What you're likely seeing is either some asynchronous part of the implementation inside of res.end() to actually send your large amount of data or you are seeing all the data get sent very quickly and serially, but the clients can't process it fast enough to actually show it serially and because the clients are each in their own separate process, they "appear" to show it arriving concurrently just because they're too slow reacting to show the actually arrival sequence.
One would have to use a network sniffer to see which of these is actually occurring or run some different tests or put some logging inside the implementation of res.end() or tap into some logging inside the client's TCP stack to determine the actual order of packet arrival among the different requests.

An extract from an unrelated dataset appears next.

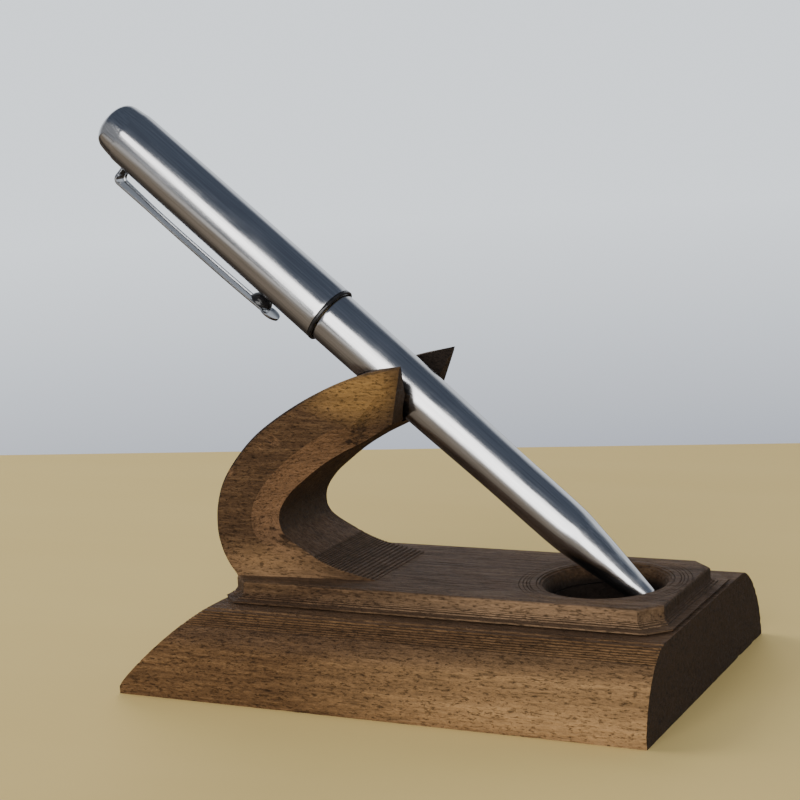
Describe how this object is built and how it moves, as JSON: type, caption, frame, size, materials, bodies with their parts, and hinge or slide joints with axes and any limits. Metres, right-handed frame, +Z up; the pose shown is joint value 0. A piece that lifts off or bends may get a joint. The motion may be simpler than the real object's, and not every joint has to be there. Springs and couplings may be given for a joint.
{
  "type": "desk pen stand with pen",
  "caption": "Moulded walnut desk stand with a forked C-shaped arm and a round hollow, holding a slim steel twist pen at a slant.",
  "frame": {"origin": "middle of the plinth's underside, on the surface it stands on", "axes": "+Z up; +X along the plinth towards the hollow, so the pen's cap overhangs at -X; -Y is the front"},
  "size_m": [0.1101, 0.06, 0.0999],
  "materials": {
    "walnut_base": "oiled, worked with a fine moulding cutter",
    "walnut_top": "oiled, end grain nearly black",
    "steel": "satin stainless steel",
    "steel_clip": "bright stainless spring steel",
    "black": "black plastic",
    "black_rubber": "black rubber",
    "brass": "turned brass",
    "zinc": "zinc-plated steel",
    "ink": "blue ballpoint ink"
  },
  "bodies": {
    "stand": {"plinth": "walnut_base", "cradle": "walnut_top", "stand_screw_front": "zinc", "stand_screw_rear": "zinc"},
    "pen": {"pen_barrel": "steel", "connector": "brass", "friction_ring": "black_rubber", "cam_tube": "brass", "return_spring": "steel"},
    "cap": {"cap_shell": "steel", "cap_ring": "black", "cap_plug": "black", "drive_sleeve": "zinc"},
    "clip": {"clip": "steel_clip", "clip_ball": "black"},
    "plunger": {"plunger": "brass", "plunger_pin": "steel"},
    "refill": {"refill_tube": "zinc", "refill_point": "brass", "refill_plug": "black", "writing_ball": "steel", "ink": "ink"}
  },
  "joints": [
    {"name": "pen_lift", "type": "slide", "parent": "stand", "child": "pen", "axis": [0, 0, 1], "range_m": [0, 0.06]},
    {"name": "cap_twist", "type": "hinge", "parent": "pen", "child": "cap", "pos_m": [-0.03377, 0, 0.07512], "axis": [-0.7647, 0, 0.6444], "range_deg": [0, 180]},
    {"name": "clip_flex", "type": "hinge", "parent": "cap", "child": "clip", "pos_m": [-0.0579, 0, 0.08885], "axis": [0, 1, 0], "range_deg": [0, 3.5], "stiffness_Nm_per_rad": 2},
    {"name": "plunger_slide", "type": "slide", "parent": "cap", "child": "plunger", "axis": [-0.7647, 0, 0.6444], "range_m": [0, 0.005]},
    {"name": "refill_slide", "type": "slide", "parent": "pen", "child": "refill", "axis": [-0.7647, 0, 0.6444], "range_m": [0, 0.005], "deforming": ["return_spring"]}
  ],
  "couplings": [
    {"joint": "cap_twist", "follows": "refill_slide", "rad_per_m": 628.3},
    {"joint": "plunger_slide", "follows": "refill_slide", "ratio": 1}
  ]
}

If you have one server and it has one request handler that is doing synchronous I/O, then you will not get multiple requests processes concurrently. If you believe that is happening, then you will have to document exactly how you measured that or concluded that (so we can help you clear up your misunderstanding) because that is not how node.js works when using blocking, synchronous I/O such as fs.readFileSync().
node.js runs your JS as single threaded and when you use blocking, synchronous I/O, it blocks that one single thread of Javascript. That's why you should never use synchronous I/O in a server, except perhaps in startup code that only runs once during startup.
What is clear is that fs.readFileSync('./big.file') is synchronous so your second request will not get started processing until the first fs.readFileSync() is done. And, calling it on the same file over and over again will be very fast (OS disk caching).
But, res.end(data) is non-blocking, asynchronous. res is a stream and you're giving the stream some data to process. It will send out as much as it can over the socket, but if it gets flow controlled by TCP, it will pause until there's more room to send on the socket. How much that happens depends upon all sorts of things about your computer, it's configuration and the network link to the client.
So, what could be happening is this sequence of events:
First request arrives and does fs.readFileSync() and calls res.end(data). That starts sending data to the client, but returns before it is done because of TCP flow control. This sends node.js back to its event loop.
Second request arrives and does fs.readFileSync() and calls res.end(data). That starts sending data to the client, but returns before it is done because of TCP flow control. This sends node.js back to its event loop.
At this point, the event loop might start processing the third or fourth requests or it might service some more events (from inside the implementation of res.end() or the writeStream from the first request to keep sending more data. If it does service those events, it could give the appearance (from the client point of view) of true concurrency of the different requests).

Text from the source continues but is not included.